* _Aim of the task_
Set down the material below in full, matching it exactly.

- - - - -

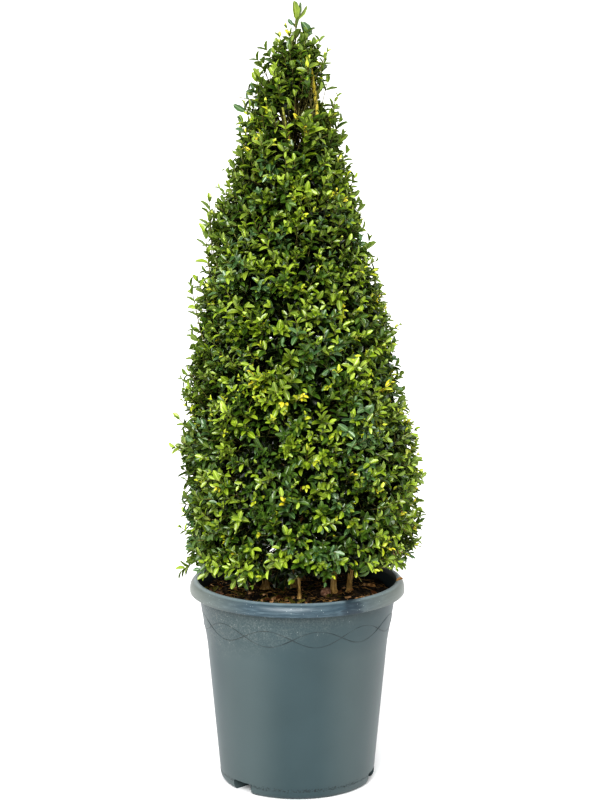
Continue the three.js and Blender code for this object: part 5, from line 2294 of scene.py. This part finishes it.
                    keep &= self.cone.depth(ends) > -self.most_proud
                if not hanging:
                    keep &= ends[:, 2] > self.cone.hem(ends)
                keep &= self.clear_of_pot(ends) & ~self.in_opening((base + ends) / 2)
                self.leaves.add(base=base[keep], along=along[keep], upper=upper[keep],
                                length=size[keep], width=(size * self.leaf_shape)[keep],
                                tint=tint[keep])

    def single_leaves(self) -> None:
        """Set the few leaves that stand out singly round the leader and the left shoulder."""
        rows = (
            # base x, y, z; tip x, y, z; width in mm; tint
            (-0.0019, -0.002, 1.0905, -0.0032, -0.006, 1.1170, 12.0, Tint.MATURE),
            (-0.0010, -0.002, 1.0905, 0.0148, -0.003, 1.1095, 6.5, Tint.MATURE),
            (-0.0010, 0.002, 1.0915, 0.0055, 0.004, 1.1155, 6.5, Tint.DEEP),
            (0.0200, -0.006, 1.0700, 0.0070, -0.009, 1.0880, 10.0, Tint.OLD_AND_SHEEN),
            (-0.0060, -0.002, 1.0830, -0.0130, -0.003, 1.0915, 5.5, Tint.OLD_AND_SHEEN),
            (-0.0720, -0.006, 0.9650, -0.0890, -0.012, 0.9745, 9.0, Tint.OLD_AND_SHEEN),
            (-0.0660, -0.006, 0.9700, -0.0665, -0.008, 0.9820, 4.0, Tint.FRESH),
        )
        base = np.array([row[:3] for row in rows])
        reach = np.array([row[3:6] for row in rows]) - base
        along = unit(reach)
        facing = np.array([[0.55, -0.8, -0.45]])
        upper = unit(facing - along * np.sum(facing * along, 1, keepdims=True))
        self.leaves.add(base=base, along=along, upper=upper, length=np.linalg.norm(reach, axis=1),
                        width=np.array([row[6] for row in rows]) * MM,
                        tint=np.array([TINTS.index(row[7]) for row in rows]))

    def darkened(self, points: np.ndarray, tint: np.ndarray) -> np.ndarray:
        """Paint shade on leaves that sit well inside the crown: give them the dark tints DEEP and SHADE.

        Args:
            points: Where the leaves sit.
            tint: Their tints as dealt.

        Returns:
            Their tints, with the painted shade given.
        """
        inside = self.cone.depth(points) + self.shade_blur * (self.rng.random(len(points)) - 0.5)
        deep = (inside > self.deep_inside) & (self.rng.random(len(points)) < self.deep_share)
        tint = np.where(deep, TINTS.index(Tint.DEEP), tint)
        return np.where(inside > self.shade_inside, TINTS.index(Tint.SHADE), tint)

    def in_opening(self, points: np.ndarray) -> np.ndarray:
        """Tell which points lie where the crown stays open to the light or bares a stem.

        Args:
            points: The points, one row each.

        Returns:
            True for each that does.
        """
        inside = np.zeros(len(points), bool)
        for x, z, wide, high, front in self.openings:
            share = ((points[:, 0] - x) / wide) ** 2 + ((points[:, 2] - z) / high) ** 2
            inside |= (share < 1) & (points[:, 1] < front)
        return inside

    def clear_of_pot(self, points: np.ndarray) -> np.ndarray:
        """Tell which points lie above the rim or above the compost inside it."""
        reach = np.hypot(points[:, 0], points[:, 1])
        return points[:, 2] > np.where(reach > self.rim_reach, self.rim_clear, self.soil_clear)

    def join_leaves(self) -> None:
        """Join the leaves' upper sides by tint, and all their undersides, and dress them."""
        points, faces = BLADE.shape()
        rows = self.leaves.gathered()
        across = np.cross(rows["upper"], rows["along"])
        stretch = np.stack([rows["length"], rows["width"], rows["length"]], 1)
        spread = points[None] * stretch[:, None, :]
        frames = np.stack([rows["along"], across, rows["upper"]], 1)
        placed = np.einsum("nvk,nkj->nvj", spread, frames) + rows["base"][:, None, :]
        uv = points[:, :2]
        for index, tint in enumerate(TINTS):
            chosen = placed[rows["tint"] == index]
            self.leaf_pieces(tint.value.name, chosen, faces, uv, tint.value.material())
        below = placed - rows["upper"][:, None, :] * 0.25 * MM
        self.leaf_pieces(UNDERSIDE.name, below, faces[:, ::-1], uv, UNDERSIDE.material())
        log.info("%d leaves", len(placed))

    def leaf_pieces(self, name: str, placed: np.ndarray, faces: np.ndarray, uv: np.ndarray,
                    material: bpy.types.Material) -> None:
        """Join placed leaves into pieces of no more than the most faces, and dress them.

        Args:
            name: The pieces' name, to which each one's number is added.
            placed: The points of each leaf.
            faces: One leaf's triangles.
            uv: One leaf's coordinates along and across the blade.
            material: The finish.
        """
        most = self.most_faces // len(faces)
        for part, begin in enumerate(range(0, len(placed), most)):
            share = placed[begin : begin + most]
            offsets = np.arange(len(share))[:, None, None] * share.shape[1]
            piece = mesh_piece(f"{name}_{part + 1}", share.reshape(-1, 3),
                               (faces[None] + offsets).reshape(-1, 3), np.tile(uv, (len(share), 1)))
            dress(piece, material, RINGS + SPRAYS)

    def build(self) -> None:
        """Grow the crown and join it into pieces."""
        self.grow_boughs()
        self.lead_limbs()
        strict = [self.above_hem(self.surface_layer()), self.above_hem(self.inner_layer())]
        strict.append(self.above_hem(self.side_shoots(strict[0], 0.75, 46)))
        strict.append(self.above_hem(self.side_shoots(strict[1], 0.5, 50)))
        loose = [self.above_hem(self.proud_layer()), self.leader_layer(), self.basal_layer()]
        for shoots in (strict[0], strict[1], *loose):
            self.join_to_boughs(shoots)
        for shoots in strict:
            self.leaf_out(shoots)
        for shoots in loose:
            self.leaf_out(shoots, strict=False, hanging=shoots is loose[-1])
        self.single_leaves()
        self.join_leaves()
        dress(self.boughs.piece("boughs", 5), BARK.material())
        dress(self.limbs.piece("lead_limb", 9), YOUNG_BARK.material())
        dress(self.side_limbs.piece("side_limbs", 9), OLIVE_BARK.material())
        dress(self.twigs.piece("twigs"), TWIG_BARK.material(), RINGS + SPRAYS)


# ---- the whole ----------------------------------------------------------------------------------


def main() -> None:
    """Build the studio, the pot, the compost, the stems and the crown, in that order."""
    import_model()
    StudioCamera().build()
    Studio().build()
    NurseryPot().build()
    Compost().build()
    bark = BARK.material()
    for stem in STEMS:
        stem.build(bark)
    Foliage().build()


if __name__ == "__main__":
    main()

- - - - -

* _Solution for this exercise_
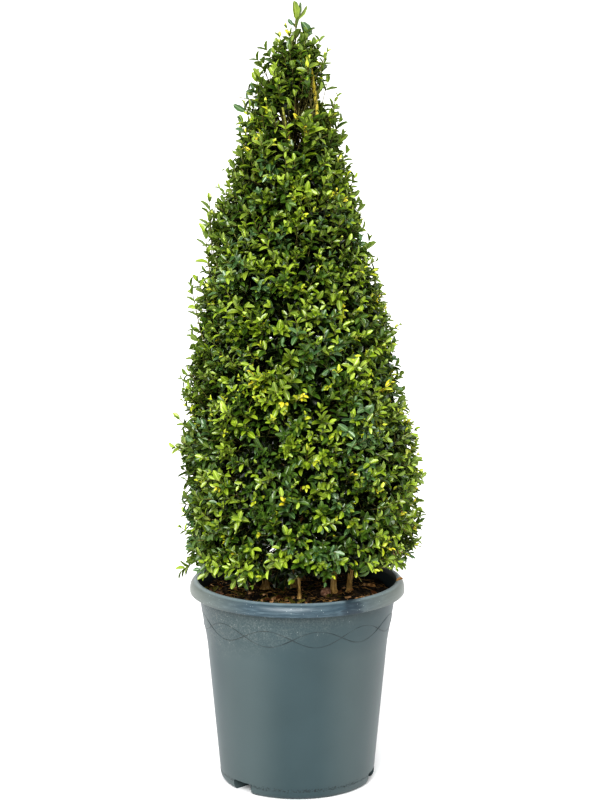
Continue the three.js and Blender code for this object: part 5, from line 2294 of scene.py. This part finishes it.
                    keep &= self.cone.depth(ends) > -self.most_proud
                if not hanging:
                    keep &= ends[:, 2] > self.cone.hem(ends)
                keep &= self.clear_of_pot(ends) & ~self.in_opening((base + ends) / 2)
                self.leaves.add(base=base[keep], along=along[keep], upper=upper[keep],
                                length=size[keep], width=(size * self.leaf_shape)[keep],
                                tint=tint[keep])

    def single_leaves(self) -> None:
        """Set the few leaves that stand out singly round the leader and the left shoulder."""
        rows = (
            # base x, y, z; tip x, y, z; width in mm; tint
            (-0.0019, -0.002, 1.0905, -0.0032, -0.006, 1.1170, 12.0, Tint.MATURE),
            (-0.0010, -0.002, 1.0905, 0.0148, -0.003, 1.1095, 6.5, Tint.MATURE),
            (-0.0010, 0.002, 1.0915, 0.0055, 0.004, 1.1155, 6.5, Tint.DEEP),
            (0.0200, -0.006, 1.0700, 0.0070, -0.009, 1.0880, 10.0, Tint.OLD_AND_SHEEN),
            (-0.0060, -0.002, 1.0830, -0.0130, -0.003, 1.0915, 5.5, Tint.OLD_AND_SHEEN),
            (-0.0720, -0.006, 0.9650, -0.0890, -0.012, 0.9745, 9.0, Tint.OLD_AND_SHEEN),
            (-0.0660, -0.006, 0.9700, -0.0665, -0.008, 0.9820, 4.0, Tint.FRESH),
        )
        base = np.array([row[:3] for row in rows])
        reach = np.array([row[3:6] for row in rows]) - base
        along = unit(reach)
        facing = np.array([[0.55, -0.8, -0.45]])
        upper = unit(facing - along * np.sum(facing * along, 1, keepdims=True))
        self.leaves.add(base=base, along=along, upper=upper, length=np.linalg.norm(reach, axis=1),
                        width=np.array([row[6] for row in rows]) * MM,
                        tint=np.array([TINTS.index(row[7]) for row in rows]))

    def darkened(self, points: np.ndarray, tint: np.ndarray) -> np.ndarray:
        """Paint shade on leaves that sit well inside the crown: give them the dark tints DEEP and SHADE.

        Args:
            points: Where the leaves sit.
            tint: Their tints as dealt.

        Returns:
            Their tints, with the painted shade given.
        """
        inside = self.cone.depth(points) + self.shade_blur * (self.rng.random(len(points)) - 0.5)
        deep = (inside > self.deep_inside) & (self.rng.random(len(points)) < self.deep_share)
        tint = np.where(deep, TINTS.index(Tint.DEEP), tint)
        return np.where(inside > self.shade_inside, TINTS.index(Tint.SHADE), tint)

    def in_opening(self, points: np.ndarray) -> np.ndarray:
        """Tell which points lie where the crown stays open to the light or bares a stem.

        Args:
            points: The points, one row each.

        Returns:
            True for each that does.
        """
        inside = np.zeros(len(points), bool)
        for x, z, wide, high, front in self.openings:
            share = ((points[:, 0] - x) / wide) ** 2 + ((points[:, 2] - z) / high) ** 2
            inside |= (share < 1) & (points[:, 1] < front)
        return inside

    def clear_of_pot(self, points: np.ndarray) -> np.ndarray:
        """Tell which points lie above the rim or above the compost inside it."""
        reach = np.hypot(points[:, 0], points[:, 1])
        return points[:, 2] > np.where(reach > self.rim_reach, self.rim_clear, self.soil_clear)

    def join_leaves(self) -> None:
        """Join the leaves' upper sides by tint, and all their undersides, and dress them."""
        points, faces = BLADE.shape()
        rows = self.leaves.gathered()
        across = np.cross(rows["upper"], rows["along"])
        stretch = np.stack([rows["length"], rows["width"], rows["length"]], 1)
        spread = points[None] * stretch[:, None, :]
        frames = np.stack([rows["along"], across, rows["upper"]], 1)
        placed = np.einsum("nvk,nkj->nvj", spread, frames) + rows["base"][:, None, :]
        uv = points[:, :2]
        for index, tint in enumerate(TINTS):
            chosen = placed[rows["tint"] == index]
            self.leaf_pieces(tint.value.name, chosen, faces, uv, tint.value.material())
        below = placed - rows["upper"][:, None, :] * 0.25 * MM
        self.leaf_pieces(UNDERSIDE.name, below, faces[:, ::-1], uv, UNDERSIDE.material())
        log.info("%d leaves", len(placed))

    def leaf_pieces(self, name: str, placed: np.ndarray, faces: np.ndarray, uv: np.ndarray,
                    material: bpy.types.Material) -> None:
        """Join placed leaves into pieces of no more than the most faces, and dress them.

        Args:
            name: The pieces' name, to which each one's number is added.
            placed: The points of each leaf.
            faces: One leaf's triangles.
            uv: One leaf's coordinates along and across the blade.
            material: The finish.
        """
        most = self.most_faces // len(faces)
        for part, begin in enumerate(range(0, len(placed), most)):
            share = placed[begin : begin + most]
            offsets = np.arange(len(share))[:, None, None] * share.shape[1]
            piece = mesh_piece(f"{name}_{part + 1}", share.reshape(-1, 3),
                               (faces[None] + offsets).reshape(-1, 3), np.tile(uv, (len(share), 1)))
            dress(piece, material, RINGS + SPRAYS)

    def build(self) -> None:
        """Grow the crown and join it into pieces."""
        self.grow_boughs()
        self.lead_limbs()
        strict = [self.above_hem(self.surface_layer()), self.above_hem(self.inner_layer())]
        strict.append(self.above_hem(self.side_shoots(strict[0], 0.75, 46)))
        strict.append(self.above_hem(self.side_shoots(strict[1], 0.5, 50)))
        loose = [self.above_hem(self.proud_layer()), self.leader_layer(), self.basal_layer()]
        for shoots in (strict[0], strict[1], *loose):
            self.join_to_boughs(shoots)
        for shoots in strict:
            self.leaf_out(shoots)
        for shoots in loose:
            self.leaf_out(shoots, strict=False, hanging=shoots is loose[-1])
        self.single_leaves()
        self.join_leaves()
        dress(self.boughs.piece("boughs", 5), BARK.material())
        dress(self.limbs.piece("lead_limb", 9), YOUNG_BARK.material())
        dress(self.side_limbs.piece("side_limbs", 9), OLIVE_BARK.material())
        dress(self.twigs.piece("twigs"), TWIG_BARK.material(), RINGS + SPRAYS)


# ---- the whole ----------------------------------------------------------------------------------


def main() -> None:
    """Build the studio, the pot, the compost, the stems and the crown, in that order."""
    import_model()
    StudioCamera().build()
    Studio().build()
    NurseryPot().build()
    Compost().build()
    bark = BARK.material()
    for stem in STEMS:
        stem.build(bark)
    Foliage().build()


if __name__ == "__main__":
    main()